Für Christen ist es normal, ihre eigene Religion zu kritisieren, über Glaubensfragen skeptisch nachzudenken und über manche theologische Lehre heftig den Kopf zuschütteln. Für sehr viele Mohammedaner dagegen ist jede Form von Religionskritik unerträglich.

Für Christen ist es schwierig, den Kriegsherrn und Warlord Mohammed positiv zu bewerten

Der Gegensatz führt zu kulturell-intellektuellem Konflikt, dessen Tiefe sich nicht jeder bewusst macht: Abendländisch-zivilisierte Europäer etwa dürfen selbstverständlich über die historische Figur Jesu Christi nachdenken und sie beurteilen. Das tun sie dann natürlich ebenso selbstverständlich, wenn es um die historische Figur des Religionsstifters Mohammed geht und um seinen Koran. Problem: Für zivilisierte Christenmenschen ist es naturgemäß schwierig, den Kriegsherrn und Warlord Mohammed – denn das war er – positiv zu sehen und zu bewerten. Auch im Koran – für Mohammedaner Allahs ewig gültiges Wort – finden christliche Europäer Dinge, die sie für ethisch unvertretbar halten und halten müssen: etwa wenn darin Gepflogenheiten des siebten arabischen Jahrhunderts wie Sklaverei oder die Verheiratung sehr kleiner Mädchen als normal und dadurch eben als erlaubt gelten. Damit und mit anderen Dingen hat Allah einfach falsch gelegen, jedenfalls aus heutiger westlich-europäischer Sicht.

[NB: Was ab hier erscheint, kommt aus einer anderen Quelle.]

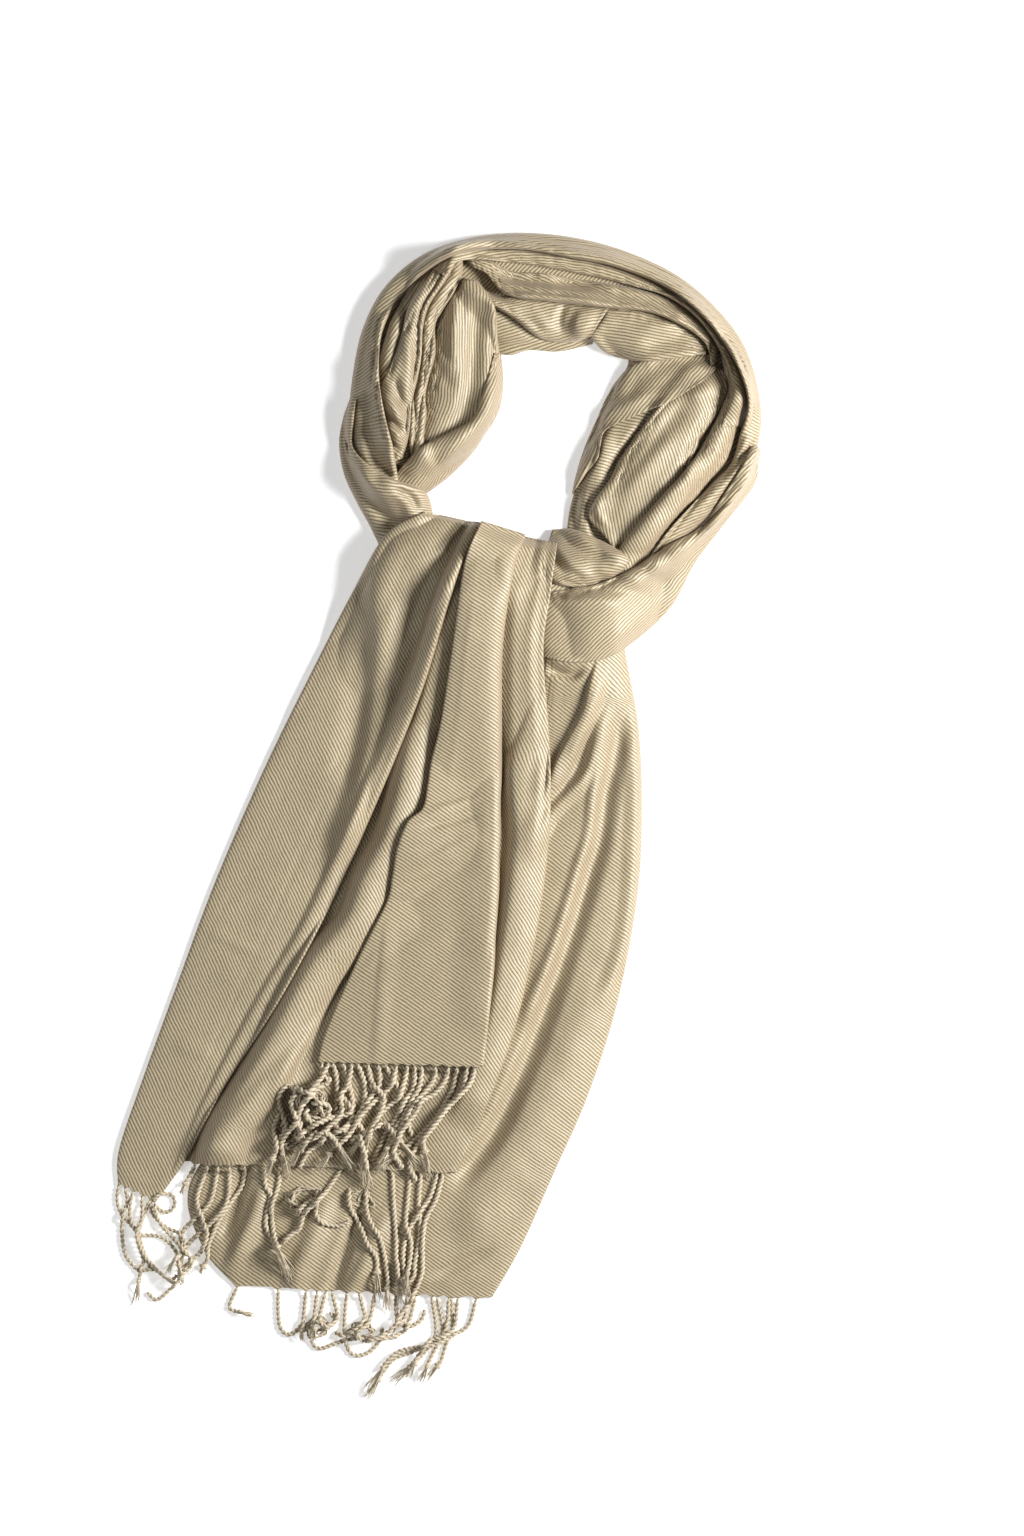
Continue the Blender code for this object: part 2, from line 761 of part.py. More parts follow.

Es geht um 500 Jahre abendländische Zivilisation

Für viele Muslime ist solche Rede schiere Blasphemie. Das kann man sogar verstehen. Denn wenn Allah falsch liegen kann, was bleibt dann von seiner göttlichen Unfehlbarkeit und von der des Koran? Wenn man der historischen Figur Mohammed Kriegszüge und blutige Massaker vorwerfen darf – wie konnte dann Allah ausgerechnet ihm den Koran offenbaren? Und was ist das dann für eine Gottheit?

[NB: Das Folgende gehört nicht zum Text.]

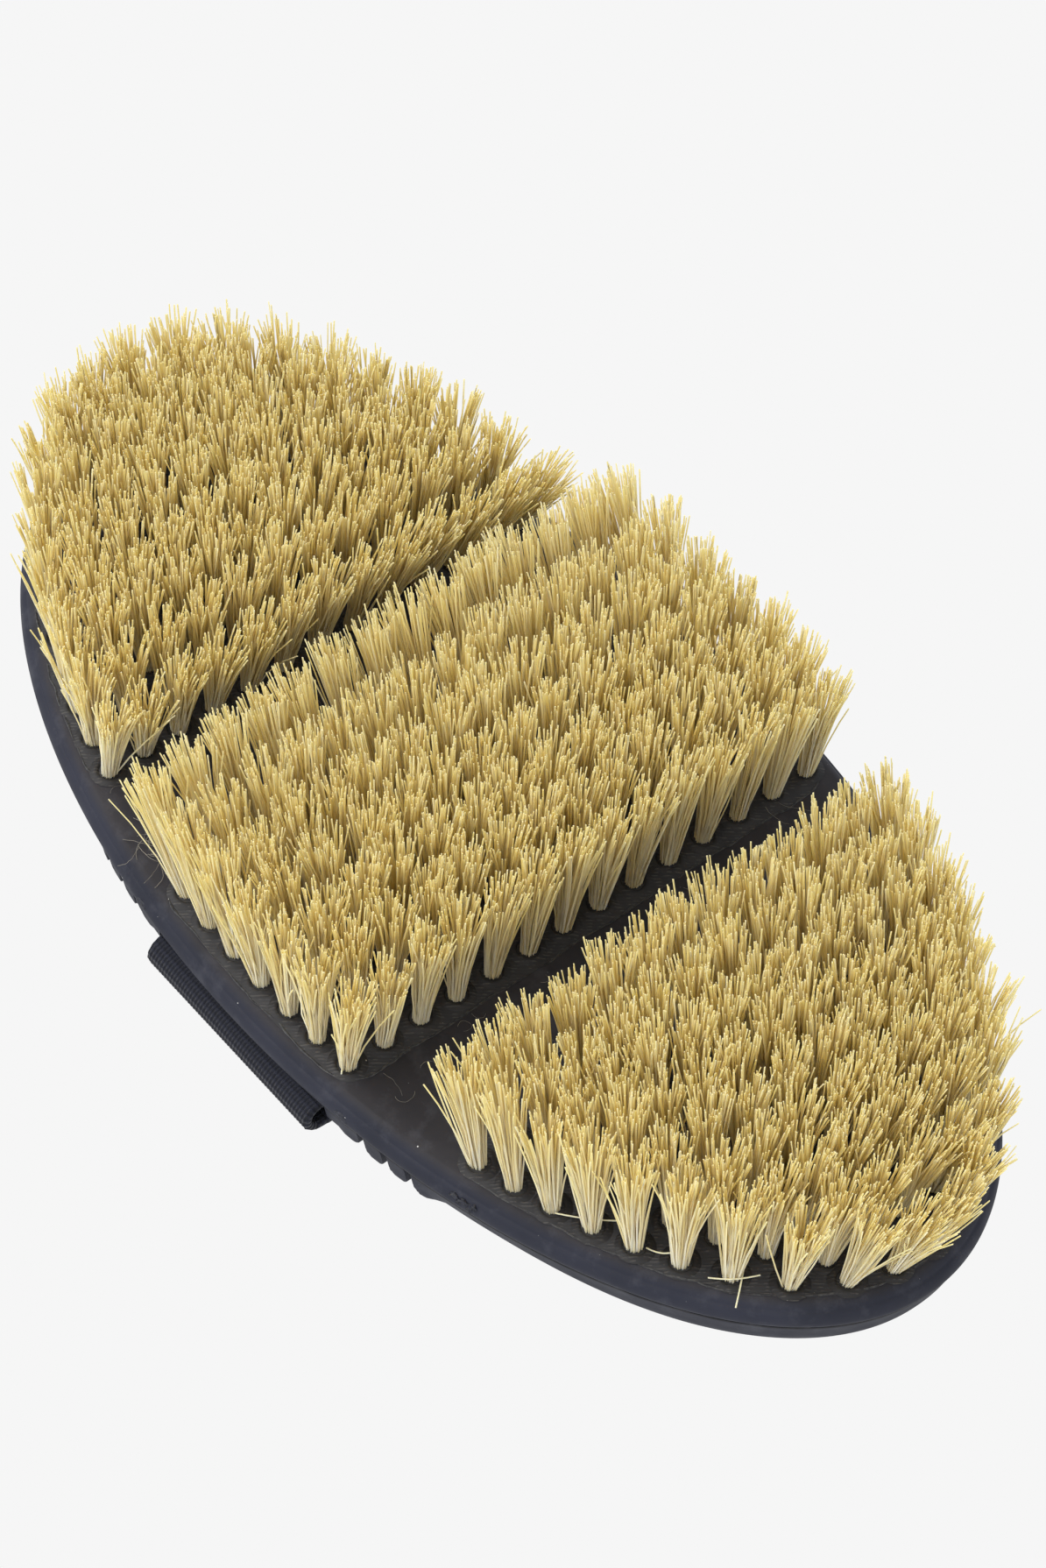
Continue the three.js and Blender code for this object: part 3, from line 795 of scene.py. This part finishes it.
def tuft_bristles(x, y, lean_x, lean_y, short):
    """Root point, tip point and bow of each bristle in one tuft. The tips gather into a few clumps."""
    count = BRISTLES_PER_TUFT
    radius = TUFT_ROOT_RADIUS * np.sqrt((np.arange(count) + 0.5) / count)
    angle = np.arange(count) * GOLDEN_ANGLE + draw.uniform(0, 6.28)
    offset = np.stack([radius * np.cos(angle), radius * np.sin(angle)], 1)
    root = np.column_stack([x + offset[:, 0], y + offset[:, 1], np.full(count, TUFT_ROOT_Z)])
    # 0 well inside the field of tufts and 1 at its outline, where they spread more
    outer = min(1, max(0, (x / TUFT_HALF_LENGTH) ** 2 + (y / TUFT_HALF_WIDTH) ** 2 - 0.75) * 5)
    fan = TUFT_FAN * draw.uniform(0.88, 1.12) * (1 + 0.04 * outer)
    spread = offset * fan + draw.normal(0, TIP_SCATTER + 0.15 * outer, (count, 2))
    clumps = spread[draw.choice(count, CLUMPS_PER_TUFT, replace=False)]
    nearest = np.linalg.norm(spread[:, None] - clumps[None], axis=2).argmin(1)
    spread += (clumps[nearest] - spread) * draw.uniform(0.0, 0.5, CLUMPS_PER_TUFT)[nearest, None]
    stray = draw.random(count) < STRAY_SHARE + 0.04 * outer
    spread[stray] += draw.normal(0, STRAY_SCATTER, (int(stray.sum()), 2))
    drift = draw.normal(0, TUFT_DRIFT, 2)
    tip_xy = np.array([x + lean_x, y + lean_y]) + drift + spread
    length = BRISTLE_HEIGHT + draw.normal(0, 0.35) + draw.normal(0, 0.7, CLUMPS_PER_TUFT)[nearest]
    length += draw.normal(0, 0.85, count)
    length[stray] -= draw.uniform(0, 4, int(stray.sum()))
    reach = np.linalg.norm(tip_xy - [x, y], axis=1)
    height = np.sqrt(np.maximum(200, length**2 - reach**2)) - short
    tip = np.column_stack([tip_xy, np.clip(height, SHORTEST_TIP, TALLEST_TIP)])
    bow = draw.normal(0, BOW_SCATTER, (count, 2)) - BOW_INWARD * spread
    return root, tip, bow


def bristle_mesh(tufts):
    """Three-sided bristles of all the tufts in a row as one mesh, with their tone and place along."""
    levels = np.array([0, 0.4, 0.75, 1.0])
    taper = np.array([1.05, 1.05, 1.0, 0.92])
    sides = 3
    roots, tips, bows = [np.concatenate(v) for v in zip(*[tuft_bristles(*t) for t in tufts])]
    count = len(roots)
    line = roots[:, None] + (tips - roots)[:, None] * levels[None, :, None]
    line[:, :, :2] += bows[:, None] * (4 * levels * (1 - levels))[None, :, None]
    thick = draw.uniform(THINNEST_BRISTLE, THICKEST_BRISTLE, count)[:, None] * taper[None]
    first = draw.uniform(0, 2 * math.pi, count)[:, None]
    angle = first + np.arange(sides)[None] * 2 * math.pi / sides
    ring = np.stack([np.cos(angle), np.sin(angle), np.zeros_like(angle)], 2)
    points = line[:, :, None] + thick[:, :, None, None] * ring[:, None]
    per = len(levels) * sides
    unit = np.array(grid_faces(len(levels), sides, closed_columns=True))
    faces = (unit[None] + (np.arange(count) * per)[:, None, None]).reshape(-1, 4).tolist()
    faces += [[i * per + per - sides + k for k in range(sides)] for i in range(count)]
    faces += [[i * per + k for k in range(sides)][::-1] for i in range(count)]
    tone = np.clip(draw.normal(0.5, 0.22, count), 0, 1)
    along = np.tile(np.repeat(levels, sides), count)
    return points.reshape(-1, 3), faces, {"tone": np.repeat(tone, per), "along": along}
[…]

Es ist schon richtig: Europäisch-westliche Religionskritik und abendländisches Nachdenken über Theologie stellt das Religionsgebäude des Islam grundsätzlich in Frage. Aber Muslime müssen lernen, das zu ertragen – sonst können sie in Europa nicht glücklich werden und passen dann dort auch nicht hin. Und Europas Protestanten und Katholiken dürfen sich ihr Geburtsrecht der Religionskritik auf keinen Fall nehmen lassen – sonst verspielen sie 500 Jahre abendländischer Zivilisation.